The Canadian government along with political officials from Prince Edward Island (PEI) announced a $50 million investment in the BioAccelerator. A spokesperson for PEI called it the largest single investment in economic development infrastructure in PEI history.

Led by the PEI BioAlliance, the BioAccelerator is a new 75,000 ft2 biomanufacturing facility located in the BioCommons Research Park in Charlottetown. It will enable Canadian bioscience companies to carry out research and new product development, process development, manufacturing scaleup, as well as provide access to biopharmaceutical manufacturing skills and training, according to Rory Francis, CEO, PEI BioAlliance.

The BioAccelerator will provide capacity and expertise to support fermentation and downstream bioprocessing in areas of biologics, probiotics, natural product chemistry-derived products, and animal and fish health products, noted Francis, who added that these are areas where capacity is extremely limited in North America and especially in Canada.

The PEI bioscience sector reportedly has quadrupled in size since 2012 to include over 65 bioscience companies earning over $600 million per year in sales, making the sector one of the top three industry contributors to the provincial economy. The PEI bioscience cluster has surpassed 2025 growth targets and is well on its way to becoming a billion-dollar industry by 2030, point out PEI officials.

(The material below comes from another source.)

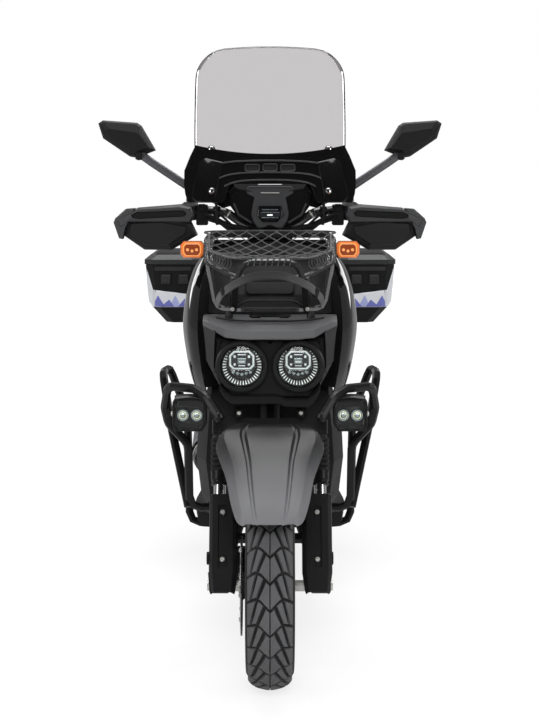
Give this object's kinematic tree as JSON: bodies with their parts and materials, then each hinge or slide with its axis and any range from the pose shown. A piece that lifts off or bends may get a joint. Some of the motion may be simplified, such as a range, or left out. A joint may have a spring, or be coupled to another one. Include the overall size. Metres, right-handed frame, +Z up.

The Bioaccelerator (rendering) is a new 75,000 square foot biomanufacturing facility located in the BioCommons Research Park in Charlottetown, Prince Edward Island, Canada. [PEI BioAlliance]
Tenants in the BioAccelerator will include early-stage companies, small, and medium size enterprises from Atlantic Canada, across Canada, and from international locations. It will also include the facilities and expertise of the National Research Council of Canada’s fermentation labs as well as from CASTL (Canadian Alliance for Skills and Training in Life Sciences), all intended to provide hands-on biopharmaceutical manufacturing training. The BioAccelerator will be CASTL’s national headquarters and expanded lead training facility.

Important economic driver

The bioeconomy is an important economic driver for Atlantic Canada, and critical to PEI’s economic diversification, said a PEI official. The Atlantic sector consists of approximately 900 organizations, including commercial businesses, hospital and university research institutions, and employed 10,800 people in 2019. The private sector alone employs approximately 5,500 people in a diverse range of companies, from start-ups to multinationals.

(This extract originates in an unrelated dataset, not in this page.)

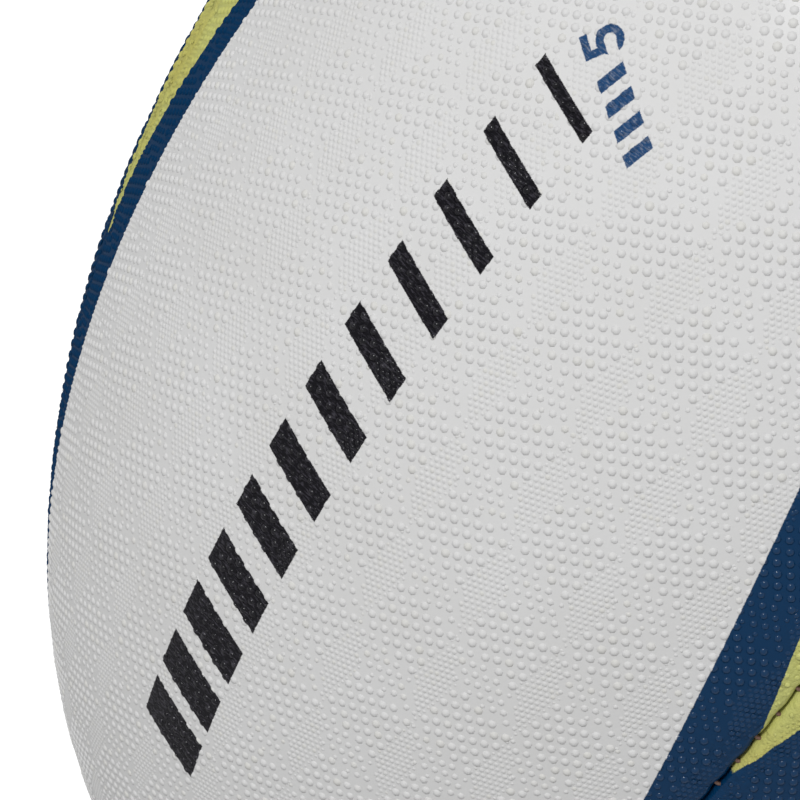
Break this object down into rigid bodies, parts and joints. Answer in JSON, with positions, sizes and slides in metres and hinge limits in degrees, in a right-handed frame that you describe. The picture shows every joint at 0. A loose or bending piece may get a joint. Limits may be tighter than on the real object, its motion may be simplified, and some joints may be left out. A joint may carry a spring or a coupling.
{
  "type": "rugby ball",
  "caption": "Oval ball of gored rubber panels with pimpled grip, sewn seams, cloth plies, an inflated bladder and a valve.",
  "frame": {"origin": "middle of the ball", "axes": "X along the ball's long axis, +Z out of the middle of the printed top panel, +Y out of the middle of the back panel and along the valve"},
  "size_m": [0.29, 0.191, 0.191],
  "materials": {
    "facing_rubber": "off-white pimpled rubber with navy, lime and black print",
    "ply_cloth": "rubberised woven cloth",
    "waxed_thread": "waxed twisted thread",
    "bladder_rubber": "matt thin rubber",
    "boot_rubber": "moulded rubber, satin",
    "plug_rubber": "soft moulded rubber, satin"
  },
  "bodies": {
    "root": {"facing_back": "facing_rubber", "facing_top": "facing_rubber", "facing_front": "facing_rubber", "facing_bottom": "facing_rubber", "outer_ply_back": "ply_cloth", "outer_ply_top": "ply_cloth", "outer_ply_front": "ply_cloth", "outer_ply_bottom": "ply_cloth", "inner_ply_back": "ply_cloth", "inner_ply_top": "ply_cloth", "inner_ply_front": "ply_cloth", "inner_ply_bottom": "ply_cloth", "seam_thread_back_top": "waxed_thread", "seam_thread_top_front": "waxed_thread", "seam_thread_front_bottom": "waxed_thread", "seam_thread_bottom_back": "waxed_thread", "bladder": "bladder_rubber", "valve_boot": "boot_rubber", "valve_plug": "plug_rubber", "valve_patch": "ply_cloth"}
  },
  "joints": []
}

“The BioAccelerator [which is expected to be completed in fall 2025] will create a unique space for bioscience businesses to flourish, accelerating new product development and commercialization to advance solutions that can improve health and food security,” said Oliver Technow, board chair, PEI BioAlliance, and CEO, BIOVECTRA, a local CDMO. “This investment positions Atlantic Canada as a leading force in Canada’s bio-revolution.”